Thursday, February 27, 2014

Presidents of France: 3. Patrice de Mac-Mahon (1873-1879)

Mac-Mahon  was born in Sully in 1808 in the department Saône-et-Loire. He was descended from the old Irish Catholic aristocracy associated with County Clare.  The confiscation of lands from the time of Cromwell and then the support of James II against William III of England led to exile in France, their naturalization in 1749.  His grandfather was named Marquis de MacMahon by Louis XV.  The politics of the family was Catholic and royalist.  One of a very prolific clan, he was the 16th child of 17 in his father's family.  

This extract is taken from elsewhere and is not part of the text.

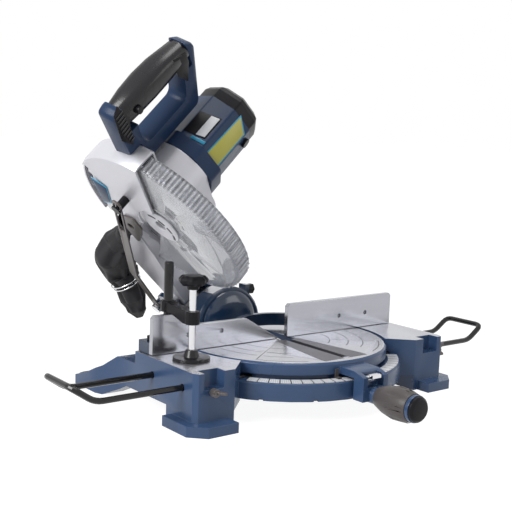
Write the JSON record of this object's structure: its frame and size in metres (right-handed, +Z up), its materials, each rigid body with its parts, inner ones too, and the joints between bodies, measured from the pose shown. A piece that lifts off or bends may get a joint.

MacMahon was educated at the Lycee Louis le Grand and at the Academy of St. Cyr, secondary school and military academy respectively.  He graduated in 1827.   As a soldier he served in Algeria, he was wounded in the assault on Constantine, was promoted to commander in the Foreign Legion, and became a Divisional General in 1852.  He also served with distinction in the Crimean War.  While serving in the Second War of Italian Independence which pitted the Kingdom of Sardinia against the Austrian Empire, he won a decisive battle at Magenta, and in gratitude Napoleon III created him the first duke of Magenta. 

Before the Franco-Prussian war he served as Governor-General of Algeria.  He returned when war broke out in 1870 and he served with Napoleon in this ill-fated campaign.  The encirclement of the army at Sedan, led to Napoleon III and Mac-Mahon being taken prisoner.  Released by the Prussian Army in the peace in 1871 he resumed his military service, leading troops in the assault of the Paris Commune which led to 6000 to 7500 deaths and many summary executions.  

In 1873 he was elected President of France, succeeding Adolphe Thiers.  He was staunchly monarchist and was supported by the conservative wing of the National Assembly.  He was a "Legitimist" a party of monarchists who favored the restoration of the Bourbon dynasty, last seen in 1830, but was forced to countenance the republicans in his midst and sometimes in his government. 

Since the Franco-Prussian War there was a French garrison in Rome protecting the pope from the depredations of the Italian nationalists, who had succeeded in erasing all but the last vestiges of the Papal States.  When in 1877 two bishops of the Catholic church in France asked MacMahon to help resolve the issue, the republicans, it provoked an outroar and backlash by the republicans.  MacMahon allegedly started to make moves to restore the Bourbon monarchy under the
Le Compte de Chambord
Compte de Chambord, the grandson of Charles X.  In the elections of 1877 a left-republican majority was returned in the national assembly putting and end to such ideas and after another leftist victory in the Senatorial elections in 1879 MacMahon resigned.  He died in 1893 and was afforded full military honors and buried in Les Invalides in Paris.